The Docx Games: Three Days At the Microsoft Office World Championship

An anonymous reader shares a report: On a Sunday night two weeks back, in the Rose Court Garden of the Disneyland Hotel in Anaheim, California, 150 antsy competitors between the ages of 13 and 22 milled around eating miniature whoopie pies by the light of the Moon, sizing up their global rivals in the efficient use of Excel, PowerPoint, and Word. It was as if the Olympics opening ceremony was replaced by a networking event: teens were decked out in national T-shirts, while others handed out business cards specially made for the event. At one table off by the bar, two chaperones nudged their folding chairs closer together and taught each other how to say hello ("Yassas," "Ciao") in their respective mother tongues. In the distance, through the palms, the tiki torches of Trader Sam's, the hotel's poolside lounge, were flickering into the black sky.
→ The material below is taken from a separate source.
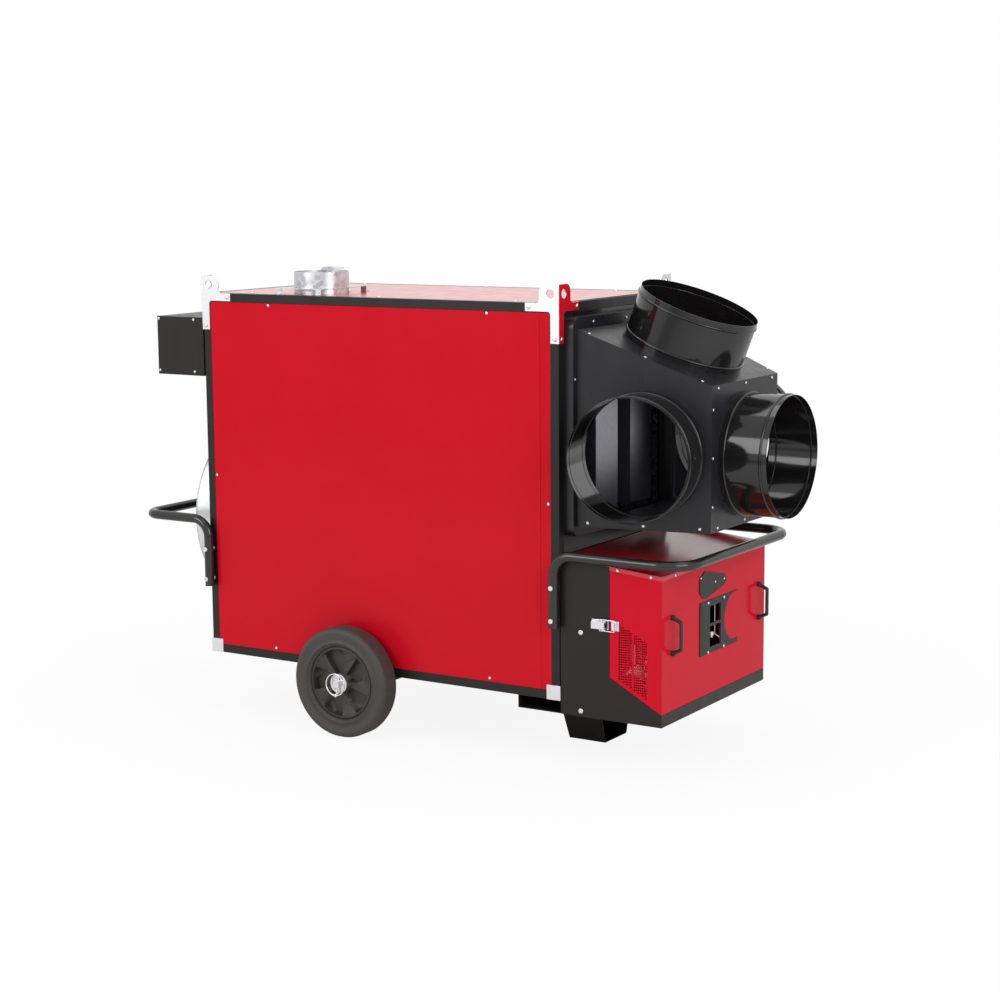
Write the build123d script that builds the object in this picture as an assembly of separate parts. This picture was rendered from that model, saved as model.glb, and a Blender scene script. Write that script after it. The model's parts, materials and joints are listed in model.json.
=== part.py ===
from build123d import *
import math
import os

# Gas-fired hot air generator on two wheels. Millimetres, +Z up.
# Working frame: X from the fan end of the body to its outlet end, Y across, Z from the floor.

# Casing and frame
BODY_L = 1470.0
BODY_W = 770.0
BODY_H = 1300.0
SHEET = 1.5
BRACKET_T = 4.0
TUBE = 30.0
TUBE_WALL = 2.0
PANEL_GAP = 1.0

# Wheels and undercarriage
WHEEL_R = 192.5
WHEEL_W = 88.0
WHEEL_GAP = 15.0
WHEEL_X = 643.0
AXLE_DROP = 23.0
AXLE_R = 12.5
AXLE_CLEAR = 0.05
RIM_R = 127.0
RIM_T = 9.0
HUB_R = 36.0
SPOKES = 5
SPOKE_ROOT_ANGLE = 30.0
SPOKE_TIP_ANGLE = 34.0
SPOKE_SWEEP = 8.0
WEB_T = 4.0
SPOKE_RISE = 24.0
WASHER_R = 34.0
WASHER_T = 3.0
PIN_R = 3.0
PIN_HEAD_R = 6.0
PIN_RING_R = 38.0
PIN_WIRE_R = 2.2
BEAM_H = 46.0
BEAM_L = 170.0
BEAM_T = 3.0
BEAM_INSET = 15.0
FOOT_BACK = 145.0
FOOT_L = 141.0
FOOT_W = 150.0
FOOT_FLARE = 50.0
FOOT_T = 4.0
FOOT_LEAD = 19.0
HANGER_INSET = 40.0
HANGER_HALF_L = 28.0
HANGER_HALF_T = 5.0

# Lifting brackets
LUG_W = 74.0
LUG_RISE = 61.0
LUG_HOLE_R = 15.0
LUG_HOLE_S = 32.0
LUG_HOLE_RISE = 30.0
LUG_CORNER_R = 24.0
LUG_ARM_L = 127.0
LUG_ARM_DROP = 27.0
LUG_LEG_W = 32.0
LUG_LEG_DROP = 129.0
LUG_FILLET = 12.0
CORNER_W = 52.0
CORNER_H = 49.0
BOLT_R = 7.0
BOLT_H = 5.0
SCREW_R = 5.0
SCREW_H = 3.0
SIDE_SCREW_FAN = 294.0
SIDE_SCREW_OUTLET = 275.0
SIDE_SCREW_EDGE = 44.0
SIDE_SCREW_LOW = 43.0
SIDE_SCREW_HIGH = 38.0
TOP_SCREW_INSET = 191.0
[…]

This marked the first night of the 16th Microsoft Office Specialist (MOS) World Championship, in which teens and young 20-somethings compete for the title of World Champion in their chosen professional application. It's an event put on annually by Certiport, a Utah-based subsidiary of standardized testing giant Pearson VUE. It's also a marketing stunt, pure and simple, devised to promote Certiport's line of Microsoft Office certifications. This allows the certified to confirm the line on their resume that claims "proficiency in MS Office" is backed up by some solid knowledge of deep formatting and presentation design.